To replicate the backtest, you'd run the classification annually at each April 1 rebalance date, then track equal-weight returns for each bucket over the following year. The 45-day filing lag means April 1 rebalance uses fiscal years ending before mid-February.
Limitations
Survivorship bias. Companies that delist mid-year exit the portfolio at their last traded price, but we can't capture the full loss for companies that go to zero between price observations. This affects the contracting bucket most, since struggling companies are more likely to delist.
Equal weight is generous. Equal-weighting 500+ stocks per bucket isn't realistic for an individual investor. The expanding bucket averages 563 stocks. A concentrated version (top 30 by expansion magnitude) might behave differently.
Sector composition shifts. The expanding bucket's composition changes year to year. In 2020-21, it was heavy in tech. In 2022-23, energy dominated. The returns reflect sector rotation as much as margin quality.
Filing lag assumptions. We use a 45-day lag, which is conservative for large caps (10-K filings within 60 days) but might be too aggressive for small caps that file later.

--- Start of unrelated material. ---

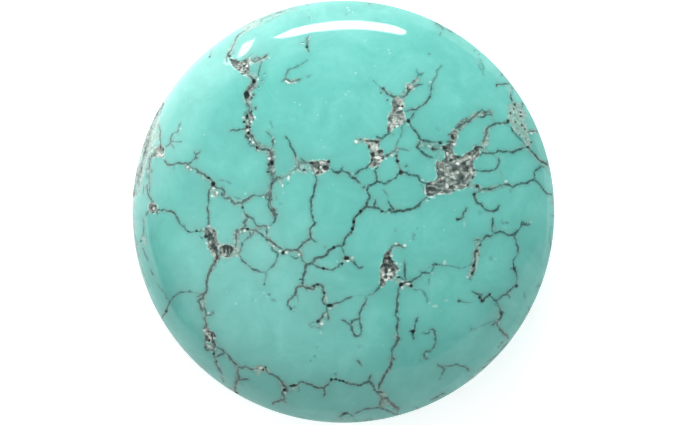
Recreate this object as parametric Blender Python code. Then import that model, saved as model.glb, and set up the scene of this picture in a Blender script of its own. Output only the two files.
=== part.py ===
"""A polished round turquoise cabochon: a low dome on a flat back, with shallow pockets of matrix."""

import math

import bmesh
import bpy
from mathutils import Vector, noise

MM = 0.001

# Round outline and the heights of the profile.
STONE_RADIUS = 15.0 * MM
STONE_HEIGHT = 7.8 * MM
DOME_RISE = 6.3 * MM
EDGE_ROUND = 0.5 * MM
BACK_BEVEL = 0.45 * MM

# How far the dome's ellipse has come round where the dome ends: 1 is upright.
# The left flank rolls over almost to the upright, the right flank least.
REACH_MIDDLE = 0.9725
REACH_SWING = 0.0225

# The dome's mesh: squares along a side, then rounds of splitting near a pocket.
DOME_SQUARES = 34
SPLIT_ROUNDS = 2
SPLIT_MARGIN = 1.35
EDGE_ROUND_STEPS = 3

# Pockets are given in picture steps from the middle of the stone.
STEP = STONE_RADIUS / 211.2

# Each pocket: across, up, half length, half width, turn in degrees, depth in millimetres.
POCKETS = [
    # Big patch of matrix on the right, its arm and its arch.
    (112, 40, 18, 11, 0, 0.32),
    (104, 57, 9, 9, 0, 0.30),
    (93, 25, 11, 8, 15, 0.34),
    (121, 29, 10, 6, 20, 0.30),
    (128, 52, 8, 5, 20, 0.26),
    (110, 75, 4.5, 6.5, 0, 0.26),
    (135, 63, 6, 3.5, 0, 0.24),
    # Patch at the upper right.
    (55, 98, 6, 5, 0, 0.24),
    (48, 91, 4.5, 7, 0, 0.22),
    (61, 89, 3.5, 4.5, 0, 0.20),
    (57, 107, 4.5, 3.5, 0, 0.20),
    (47, 81, 3.5, 4.5, 0, 0.20),
    # Narrow patch between that one and the middle.
    (34, 66, 3.5, 6, 0, 0.22),
    (30.5, 57, 3.5, 6, 0, 0.24),
    (39, 54, 3.5, 3, 0, 0.20),
    # Patch above the middle.
    (-17.5, 44, 4, 3.6, 0, 0.34),
    (-25, 41, 4, 5, 0, 0.22),
    (-31, 49, 4.5, 2.5, 0, 0.16),
    # Round dark blob on the left and the crust beside it.
    (-116, -39, 8.5, 7, 0, 0.38),
    (-132.5, -24, 6.5, 7, 0, 0.30),
    (-130, -37, 4.5, 5.5, 0, 0.30),
    (-126, -47, 3, 3.5, 0, 0.24),
    # Chain of pits down the left half.
    (-130, 27.5, 3.6, 3.8, 0, 0.34),
    (-129, 20, 5, 5, 0, 0.16),
    (-96.5, 117, 3.6, 5, 0, 0.34),
    (-89, 131, 2.8, 3.6, 0, 0.24),
    (-103, 147, 11, 6.5, 0, 0.24),
    (-73, 44, 3, 6.5, 0, 0.20),
    (-67, 32, 4, 3.6, 0, 0.20),
    (-74.5, 14, 4, 5.5, 0, 0.20),
    # Patch below the middle on the right.
    (44, -47, 5, 4.5, 0, 0.28),
    (45, -57, 7.5, 7, 0, 0.30),
    (44, -65, 6.5, 3.2, 0, 0.26),
    (39, -70, 3, 4.5, 0, 0.20),
    (48, -38, 3, 4.5, 0, 0.20),
    # Single pits on the veins.
    (4, -47, 4, 3, 0, 0.28),
    (-13, -93.5, 4.5, 2.8, 10, 0.28),
    (58, 39, 3.2, 3.2, 0, 0.26),
    (70.5, -120, 3.2, 3, 0, 0.24),
    (59, -72.5, 3.2, 2.6, 0, 0.24),
    # Crust at the lower left.
    (-136, -123, 4.5, 7, 0, 0.26),
    (-131.5, -125, 3.6, 5, 0, 0.28),
    (-129, -134, 3, 3.2, 0, 0.26),
    (-58.5, -179, 3.2, 4, 0, 0.22),
    # Crust along the right edge.
    (172, 98, 6, 12, 0, 0.22),
    (180, 84, 5, 6.5, 0, 0.22),
    (185, 70, 4, 7, 0, 0.20),
    # Crust near the left edge.
    (-190, 5, 4, 6.5, 0, 0.20),
    (-183, 59, 5.5, 6, 0, 0.22),
]

# The lip of a pocket slopes between these parts of its half size.
LIP_INSIDE = 0.70
LIP_OUTSIDE = 1.12
# Waviness of the lips and roughness of the floors.
LIP_WAVE = 0.12
LIP_WAVE_SIZE = 1.1 * MM
FLOOR_ROUGHNESS = 0.35
FLOOR_GRAIN_SIZE = 0.5 * MM

STONE_COLOUR = (0.133, 0.497, 0.440, 1.0)
STONE_POLISH = 0.12


def clear_scene():
    """Remove every object that is already in the file."""
    for item in list(bpy.data.objects):
        bpy.data.objects.remove(item, do_unlink=True)


def reach(angle):
    """Part of the dome's ellipse that is used at this direction."""
    return REACH_MIDDLE - REACH_SWING * math.cos(angle)


def dome_drop(part, angle):
    """Drop of the dome below its top at a part of the stone's radius."""
    return DOME_RISE * (1.0 - math.sqrt(1.0 - (reach(angle) * part) ** 2))


def dome_slope(part, angle):
    """Slope of the dome outward, as an angle below the level."""
    used = reach(angle)
    fall = DOME_RISE * used * used * part
    fall /= STONE_RADIUS * math.sqrt(1.0 - (used * part) ** 2)
    return math.atan(fall)


def disc_point(across, up):
    """Map a point of the square grid, both sides from -1 to 1, to the unit disc."""
    return Vector((
        across * math.sqrt(1.0 - up * up / 2.0),
        up * math.sqrt(1.0 - across * across / 2.0),
    ))


def pocket_reach(place, pocket):
    """Distance from a pocket's middle, as a part of its half size."""
    across, up, half_length, half_width, turn, _ = pocket
    offset = place / STEP - Vector((across, up))
    turned = math.radians(turn)
    along = offset.x * math.cos(turned) + offset.y * math.sin(turned)
    beside = offset.y * math.cos(turned) - offset.x * math.sin(turned)
    return math.hypot(along / half_length, beside / half_width)


def pocket_depth(place):
    """Depth of the pockets below the polished dome at a place in plan."""
    spot = Vector((place.x, place.y, 0.0))
    wave = LIP_WAVE * noise.noise(spot / LIP_WAVE_SIZE)
    grain = 1.0 + FLOOR_ROUGHNESS * noise.noise(spot / FLOOR_GRAIN_SIZE)
    deepest = 0.0
    for pocket in POCKETS:
        away = pocket_reach(place, pocket) + wave
        if away >= LIP_OUTSIDE:
            continue
        rise = min(1.0, (LIP_OUTSIDE - away) / (LIP_OUTSIDE - LIP_INSIDE))
        rise = rise * rise * (3.0 - 2.0 * rise)
        deepest = max(deepest, pocket[5] * MM * rise * grain)
    return deepest


def near_pocket(place):
    """True where the dome's mesh is split finer."""
    margin = SPLIT_MARGIN
    return any(pocket_reach(place, pocket) < margin for pocket in POCKETS)


def split_near_pockets(mesh):
    """Halve the grid's squares where a pocket lies."""
    for _ in range(SPLIT_ROUNDS):
        chosen = []
        for face in mesh.faces:
            middle = face.calc_center_median()
            place = disc_point(middle.x, middle.y) * STONE_RADIUS
            corners = [disc_point(v.co.x, v.co.y) * STONE_RADIUS for v in face.verts]
            if near_pocket(place) or any(near_pocket(corner) for corner in corners):
                chosen.extend(face.edges)
        edges = list(dict.fromkeys(chosen))
        bmesh.ops.subdivide_edges(mesh, edges=edges, cuts=1, use_grid_fill=True)


def raise_dome(mesh):
    """Bend the flat square grid into the round dome and sink the pockets."""
    for vert in mesh.verts:
        flat = disc_point(vert.co.x, vert.co.y)
        part = flat.length
        angle = math.atan2(flat.y, flat.x)
        edge_slope = dome_slope(1.0, angle)
        dome_radius = STONE_RADIUS - EDGE_ROUND * (1.0 - math.sin(edge_slope))
        place = flat * dome_radius
        height = STONE_HEIGHT - dome_drop(part, angle)
        slope = dome_slope(part, angle)
        outward = Vector((math.cos(angle), math.sin(angle)))
        normal = Vector((
            outward.x * math.sin(slope),
            outward.y * math.sin(slope),
            math.cos(slope),
        ))
        depth = 0.0 if vert.is_boundary else pocket_depth(place)
        vert.co = Vector((place.x, place.y, height)) - normal * depth


def extrude_edge(mesh, edges):
    """Extrude an open loop of edges and return the new edges and corners."""
    made = bmesh.ops.extrude_edge_only(mesh, edges=edges)["geom"]
    corners = [item for item in made if isinstance(item, bmesh.types.BMVert)]
    new_edges = [
        item for item in made
        if isinstance(item, bmesh.types.BMEdge) and item.is_boundary
    ]
    return new_edges, corners


def close_stone(mesh):
    """Add the rounded edge, the side wall, the bevel of the back and the flat back."""
    edges = [edge for edge in mesh.edges if edge.is_boundary]
    for step in range(1, EDGE_ROUND_STEPS + 1):
        edges, corners = extrude_edge(mesh, edges)
        for vert in corners:
            angle = math.atan2(vert.co.y, vert.co.x)
            first = dome_slope(1.0, angle)
            turn = first + (math.pi / 2.0 - first) * step / EDGE_ROUND_STEPS
            radius = STONE_RADIUS - EDGE_ROUND * (1.0 - math.sin(turn))
            edge_height = STONE_HEIGHT - dome_drop(1.0, angle)
            height = edge_height - EDGE_ROUND * (math.cos(first) - math.cos(turn))
            vert.co = Vector((radius * math.cos(angle), radius * math.sin(angle), height))
    for radius, height in (
        (STONE_RADIUS, BACK_BEVEL),
        (STONE_RADIUS - BACK_BEVEL * 0.3, BACK_BEVEL * 0.3),
        (STONE_RADIUS - BACK_BEVEL, 0.0),
    ):
        edges, corners = extrude_edge(mesh, edges)
        for vert in corners:
            angle = math.atan2(vert.co.y, vert.co.x)
            vert.co = Vector((radius * math.cos(angle), radius * math.sin(angle), height))
    bmesh.ops.contextual_create(mesh, geom=edges)


def stone_material():
    """Plain polished turquoise."""
    material = bpy.data.materials.new("turquoise")
    material.use_nodes = True
    shader = material.node_tree.nodes["Principled BSDF"]
    shader.inputs["Base Color"].default_value = STONE_COLOUR
    shader.inputs["Roughness"].default_value = STONE_POLISH
    return material


def build_stone():
    """Make the whole stone as one closed body."""
    mesh = bmesh.new()
    bmesh.ops.create_grid(mesh, x_segments=DOME_SQUARES, y_segments=DOME_SQUARES, size=1.0)
    split_near_pockets(mesh)
    raise_dome(mesh)
    close_stone(mesh)
    bmesh.ops.triangulate(mesh, faces=mesh.faces[:])
    bmesh.ops.recalc_face_normals(mesh, faces=mesh.faces[:])
    for face in mesh.faces:
        face.smooth = face.normal.z > -0.5
    data = bpy.data.meshes.new("turquoise_stone")
    mesh.to_mesh(data)
    mesh.free()
    data.materials.append(stone_material())
    return bpy.data.objects.new("turquoise_stone", data)


clear_scene()
collection = bpy.data.collections.new("turquoise cabochon")
bpy.context.scene.collection.children.link(collection)
collection.objects.link(build_stone())
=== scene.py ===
"""A polished round turquoise stone with dark matrix veins, lying on its flat back on a pale floor."""

import math

import bmesh
import bpy
import numpy as np
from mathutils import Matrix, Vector, noise
from mathutils.geometry import delaunay_2d_cdt


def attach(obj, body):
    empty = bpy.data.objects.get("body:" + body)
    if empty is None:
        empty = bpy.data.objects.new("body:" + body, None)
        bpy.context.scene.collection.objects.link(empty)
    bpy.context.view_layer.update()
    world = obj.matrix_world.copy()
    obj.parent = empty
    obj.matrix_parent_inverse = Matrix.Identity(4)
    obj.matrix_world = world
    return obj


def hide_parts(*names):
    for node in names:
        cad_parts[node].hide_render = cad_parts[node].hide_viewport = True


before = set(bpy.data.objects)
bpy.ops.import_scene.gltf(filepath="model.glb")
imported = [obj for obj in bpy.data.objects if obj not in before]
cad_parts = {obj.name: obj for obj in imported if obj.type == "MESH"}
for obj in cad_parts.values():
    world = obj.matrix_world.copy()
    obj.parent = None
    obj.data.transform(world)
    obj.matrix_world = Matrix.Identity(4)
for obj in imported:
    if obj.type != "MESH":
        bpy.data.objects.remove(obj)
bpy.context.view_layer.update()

MM = 0.001

# Profile of the stone in millimetres, as in the part's source.
RADIUS = 15.0
HEIGHT = 7.8
DOME_RISE = 6.3
EDGE_ROUND = 0.5
BACK_BEVEL = 0.45
REACH_MIDDLE = 0.9725
REACH_SWING = 0.0225

# The picture: its size, and the stone's round outline in it, in pixels.
PICTURE_WIDTH = 685
PICTURE_HEIGHT = 425
OUTLINE_X = 343.05
OUTLINE_Y = 211.64
OUTLINE_RADIUS = 211.16
PIXEL = RADIUS / OUTLINE_RADIUS

# The camera looks straight down from this height, in millimetres.
CAMERA_HEIGHT = 450.0
OUTLINE_HEIGHT = 2.6
SENSOR_WIDTH = 36.0

# Steps in which the dome's profile is measured, and the spans of the rounded edge, the
# wall and the bevel on the flat chart of the stone, in millimetres.
CHART_STEPS = 2000
ROUND_SPAN = 0.2
WALL_SPAN = 2.4
BEVEL_SPAN = 0.7
WALL_RINGS = 8
BEVEL_RINGS = 5
EDGE_POINTS = 384

# Rounds of finding the point of the dome under a pixel, and the outermost part of its
# radius that the first and the later rounds may reach.
PROJECTION_ROUNDS = 6
FIRST_PART = 0.999
LAST_PART = 0.9995

# Spacing of the mesh's points in millimetres.
BASE_SPACING = 0.33
BACK_SPACING = 0.55
VEIN_SPACING = 0.085
PATCH_SPACING = 0.055
CRUST_SPACING = 0.1
BAND_SPACING = 0.13
STAIN_SPACING = 0.3

# Least distances of the mesh's points in millimetres: from each other, from each other in
# the bands, from the fine points for the wide ones, and from the edge of the dome.
NEAREST = 0.027
WIDE_GAP = 0.07
CLEARANCE = 0.17
EDGE_MARGIN = 0.02

# Grids laid over the patches and crusts: how far past the outline's box they are made and
# past the outline they are kept, in millimetres, and how uneven the points are.
GRID_MARGIN = 0.12
GRID_REACH = 0.1
GRID_GRAIN = 7.3
GRID_WOBBLE = 0.18
GRID_SHIFT = 5.5

# Rows of points beside the middle of a vein and of a band, in half widths.
VEIN_ROWS = (0.0, 1.0, -1.0, 0.5, -0.5, 1.7, -1.7)
BAND_ROWS = (0.0, 0.5, -0.5, 1.0, -1.0, 1.5, -1.5)

# Rings of points round each pit, pale grain and painted highlight: part of its half size, and least number.
PIT_RINGS = ((0.0, 1), (0.55, 5), (1.0, 9), (1.5, 10))
GLINT_RINGS = ((0.0, 1), (1.0, 7), (1.5, 8))

# Depths inside the markings are not followed farther outside than this, in millimetres.
FIELD_LIMIT = 1.2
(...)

Transaction costs are modeled, not exact. We apply 0.1-0.5% per trade using size tiers. Real-world costs depend on execution timing, order size, and market conditions.
Data: Ceta Research / FMP warehouse. Annual income statements (operatingIncome, revenue) for all US-listed stocks, 2000-2025. Financial Services excluded. Equal-weight portfolios, annual April 1 rebalance, 45-day filing lag, 0.1-0.5% transaction costs. Benchmark: S&P 500 (SPY). Past performance does not guarantee future results. This is research content, not investment advice.
Academic basis: Novy-Marx (2013) "The Other Side of Value" (JFE), Haugen & Baker (1996) "Commonality in Determinants of Expected Stock Returns" (JFE), Asness et al. (2019) "Quality Minus Junk" (Review of Accounting Studies).